Ex-FDA Official Publishes White Paper on Navigating Quality System Regulations for Combination ProductsJune 26, 2007
In a recently published white paper (registration required), Steven Richter, a former FDA official and President and Chief Scientific Officer of Microtest Labs, discusses the regulatory challenges facing combination products. The market for combination products is growing such that it is estimated to reach approximately $9.5 billion in 2009, up from $5.9 billion in 2004, according to one analyst. Another survey estimates that 30% of new products in development are combination products. This increased interest is due in part to the unique therapeutic benefits of combining drugs and medical devices, which can, for example, deliver drug to specific areas of the body.
FDA decides which center governs a combination product based on its primary mode of action (PMOA). A product that has a pharmaceutical PMOA will be governed by the Center for Drug Evaluation and Research (CDER). Likewise, a product with a device PMOA will be governed by the Center for Devices and Radiological Health (CDRH). Different quality regulations, however, apply to each product: good manufacturing practices (GMPs) (21 C.F.R. Parts 210, 211) apply to drugs, biologic product standards (21 C.F.R. Part 610) apply to biologics, and quality system regulations (QSR’s) (21 C.F.R. Part 820) apply to devices.
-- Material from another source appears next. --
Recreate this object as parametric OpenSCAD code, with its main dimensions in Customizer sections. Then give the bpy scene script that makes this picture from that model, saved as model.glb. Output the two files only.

Richter maintains, however, that a combination product manufacturer’s “main regulatory foundation must be the drug GMP’s” and that the GMP system must “address some of the issues with the device QSR’s.”
Richter predicts that, as FDA continues to shift its regulatory focus from product to process, the largest challenge for combination product manufacturers will be “during the scale-up process.” This is in part because “additional quality control (QC) measures are required to determine process scale-up parameter shift.” Richter also expects FDA to issue guidelines specific to combination products that incorporate Process Analytical Technology (PAT) initiatives and design of experiments (DOE) requirements “regarding both small molecule and large molecule process design and scale-up.” Moreover, Richter believes FDA will “increase cGMP regulatory action that affects both laboratory and manufacturing” as a result of its guidelines.